- **Goal**:
Write out every line of the material exactly as it appears.
====== Given material ======
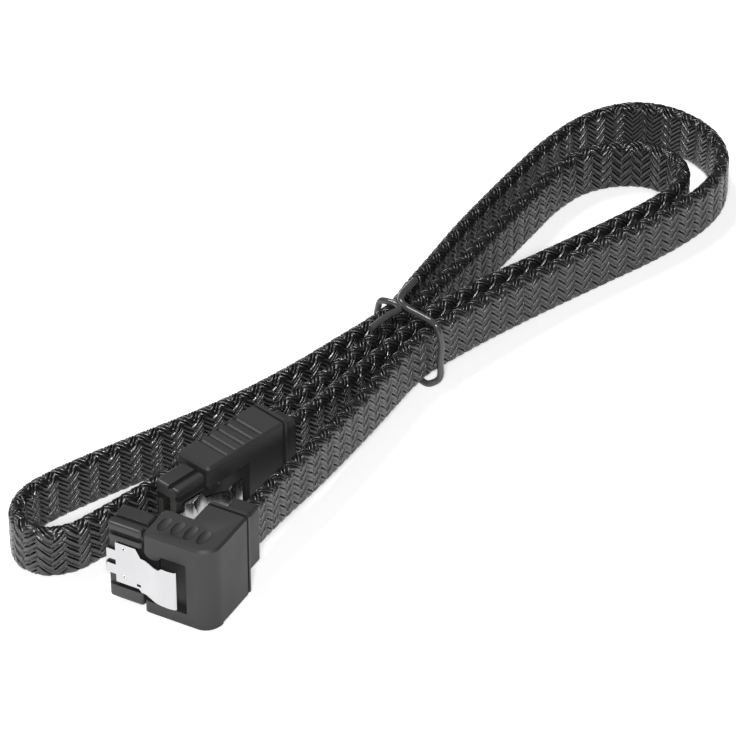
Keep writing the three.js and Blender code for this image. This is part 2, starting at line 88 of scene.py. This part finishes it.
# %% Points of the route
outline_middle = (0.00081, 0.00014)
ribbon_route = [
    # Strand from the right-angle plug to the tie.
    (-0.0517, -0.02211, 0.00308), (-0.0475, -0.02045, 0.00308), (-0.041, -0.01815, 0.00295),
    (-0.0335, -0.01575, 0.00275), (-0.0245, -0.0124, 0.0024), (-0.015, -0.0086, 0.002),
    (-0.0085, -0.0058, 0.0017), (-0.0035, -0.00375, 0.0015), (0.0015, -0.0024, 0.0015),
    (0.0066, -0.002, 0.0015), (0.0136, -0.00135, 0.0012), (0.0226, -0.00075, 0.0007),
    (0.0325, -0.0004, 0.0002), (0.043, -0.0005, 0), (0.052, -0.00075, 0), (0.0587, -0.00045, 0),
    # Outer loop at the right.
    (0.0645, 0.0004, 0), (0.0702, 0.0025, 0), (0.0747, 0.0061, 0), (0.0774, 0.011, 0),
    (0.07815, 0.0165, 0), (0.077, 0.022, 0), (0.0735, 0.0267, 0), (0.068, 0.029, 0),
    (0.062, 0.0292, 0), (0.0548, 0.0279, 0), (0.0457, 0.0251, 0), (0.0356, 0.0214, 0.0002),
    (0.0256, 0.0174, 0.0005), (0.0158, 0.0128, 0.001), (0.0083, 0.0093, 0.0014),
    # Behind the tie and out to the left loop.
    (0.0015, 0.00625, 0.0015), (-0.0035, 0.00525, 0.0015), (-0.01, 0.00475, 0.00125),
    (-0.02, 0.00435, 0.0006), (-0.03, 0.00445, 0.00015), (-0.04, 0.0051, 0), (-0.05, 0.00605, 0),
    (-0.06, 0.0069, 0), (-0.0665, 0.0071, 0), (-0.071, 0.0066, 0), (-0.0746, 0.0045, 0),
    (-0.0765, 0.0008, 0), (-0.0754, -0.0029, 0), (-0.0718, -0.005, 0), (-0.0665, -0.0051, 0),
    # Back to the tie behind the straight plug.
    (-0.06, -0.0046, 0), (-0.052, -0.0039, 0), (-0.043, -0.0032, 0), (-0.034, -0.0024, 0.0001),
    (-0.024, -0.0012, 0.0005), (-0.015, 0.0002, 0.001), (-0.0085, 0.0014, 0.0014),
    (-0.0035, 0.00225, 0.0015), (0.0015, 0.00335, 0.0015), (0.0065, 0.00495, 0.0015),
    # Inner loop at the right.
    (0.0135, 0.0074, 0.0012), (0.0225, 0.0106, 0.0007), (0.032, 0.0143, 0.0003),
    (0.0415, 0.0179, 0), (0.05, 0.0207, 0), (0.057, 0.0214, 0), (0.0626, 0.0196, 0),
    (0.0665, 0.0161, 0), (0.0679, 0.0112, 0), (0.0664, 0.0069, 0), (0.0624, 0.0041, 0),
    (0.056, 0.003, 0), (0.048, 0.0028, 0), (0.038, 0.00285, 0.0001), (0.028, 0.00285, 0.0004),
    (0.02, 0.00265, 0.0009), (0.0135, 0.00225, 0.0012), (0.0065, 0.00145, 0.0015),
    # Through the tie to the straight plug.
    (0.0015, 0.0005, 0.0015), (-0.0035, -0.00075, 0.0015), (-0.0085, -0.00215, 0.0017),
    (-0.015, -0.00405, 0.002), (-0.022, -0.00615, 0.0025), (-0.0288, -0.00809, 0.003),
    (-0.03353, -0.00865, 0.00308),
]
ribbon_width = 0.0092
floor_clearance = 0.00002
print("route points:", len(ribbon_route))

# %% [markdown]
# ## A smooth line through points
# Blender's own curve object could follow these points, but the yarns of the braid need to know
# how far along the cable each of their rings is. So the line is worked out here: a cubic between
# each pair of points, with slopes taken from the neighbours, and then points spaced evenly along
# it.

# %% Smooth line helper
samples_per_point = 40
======
- **Worked solution**:
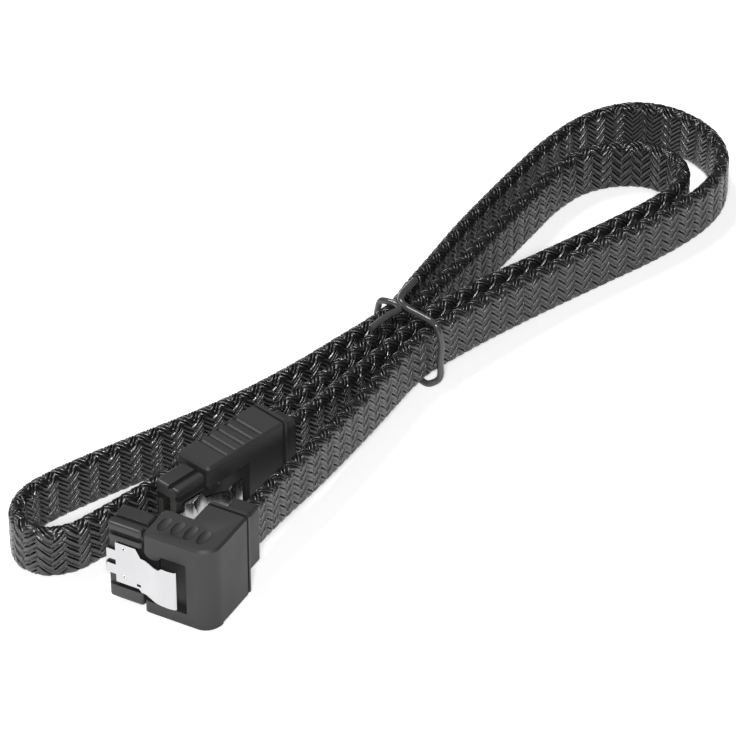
Keep writing the three.js and Blender code for this image. This is part 2, starting at line 88 of scene.py. This part finishes it.
# %% Points of the route
outline_middle = (0.00081, 0.00014)
ribbon_route = [
    # Strand from the right-angle plug to the tie.
    (-0.0517, -0.02211, 0.00308), (-0.0475, -0.02045, 0.00308), (-0.041, -0.01815, 0.00295),
    (-0.0335, -0.01575, 0.00275), (-0.0245, -0.0124, 0.0024), (-0.015, -0.0086, 0.002),
    (-0.0085, -0.0058, 0.0017), (-0.0035, -0.00375, 0.0015), (0.0015, -0.0024, 0.0015),
    (0.0066, -0.002, 0.0015), (0.0136, -0.00135, 0.0012), (0.0226, -0.00075, 0.0007),
    (0.0325, -0.0004, 0.0002), (0.043, -0.0005, 0), (0.052, -0.00075, 0), (0.0587, -0.00045, 0),
    # Outer loop at the right.
    (0.0645, 0.0004, 0), (0.0702, 0.0025, 0), (0.0747, 0.0061, 0), (0.0774, 0.011, 0),
    (0.07815, 0.0165, 0), (0.077, 0.022, 0), (0.0735, 0.0267, 0), (0.068, 0.029, 0),
    (0.062, 0.0292, 0), (0.0548, 0.0279, 0), (0.0457, 0.0251, 0), (0.0356, 0.0214, 0.0002),
    (0.0256, 0.0174, 0.0005), (0.0158, 0.0128, 0.001), (0.0083, 0.0093, 0.0014),
    # Behind the tie and out to the left loop.
    (0.0015, 0.00625, 0.0015), (-0.0035, 0.00525, 0.0015), (-0.01, 0.00475, 0.00125),
    (-0.02, 0.00435, 0.0006), (-0.03, 0.00445, 0.00015), (-0.04, 0.0051, 0), (-0.05, 0.00605, 0),
    (-0.06, 0.0069, 0), (-0.0665, 0.0071, 0), (-0.071, 0.0066, 0), (-0.0746, 0.0045, 0),
    (-0.0765, 0.0008, 0), (-0.0754, -0.0029, 0), (-0.0718, -0.005, 0), (-0.0665, -0.0051, 0),
    # Back to the tie behind the straight plug.
    (-0.06, -0.0046, 0), (-0.052, -0.0039, 0), (-0.043, -0.0032, 0), (-0.034, -0.0024, 0.0001),
    (-0.024, -0.0012, 0.0005), (-0.015, 0.0002, 0.001), (-0.0085, 0.0014, 0.0014),
    (-0.0035, 0.00225, 0.0015), (0.0015, 0.00335, 0.0015), (0.0065, 0.00495, 0.0015),
    # Inner loop at the right.
    (0.0135, 0.0074, 0.0012), (0.0225, 0.0106, 0.0007), (0.032, 0.0143, 0.0003),
    (0.0415, 0.0179, 0), (0.05, 0.0207, 0), (0.057, 0.0214, 0), (0.0626, 0.0196, 0),
    (0.0665, 0.0161, 0), (0.0679, 0.0112, 0), (0.0664, 0.0069, 0), (0.0624, 0.0041, 0),
    (0.056, 0.003, 0), (0.048, 0.0028, 0), (0.038, 0.00285, 0.0001), (0.028, 0.00285, 0.0004),
    (0.02, 0.00265, 0.0009), (0.0135, 0.00225, 0.0012), (0.0065, 0.00145, 0.0015),
    # Through the tie to the straight plug.
    (0.0015, 0.0005, 0.0015), (-0.0035, -0.00075, 0.0015), (-0.0085, -0.00215, 0.0017),
    (-0.015, -0.00405, 0.002), (-0.022, -0.00615, 0.0025), (-0.0288, -0.00809, 0.003),
    (-0.03353, -0.00865, 0.00308),
]
ribbon_width = 0.0092
floor_clearance = 0.00002
print("route points:", len(ribbon_route))

# %% [markdown]
# ## A smooth line through points
# Blender's own curve object could follow these points, but the yarns of the braid need to know
# how far along the cable each of their rings is. So the line is worked out here: a cubic between
# each pair of points, with slopes taken from the neighbours, and then points spaced evenly along
# it.

# %% Smooth line helper
samples_per_point = 40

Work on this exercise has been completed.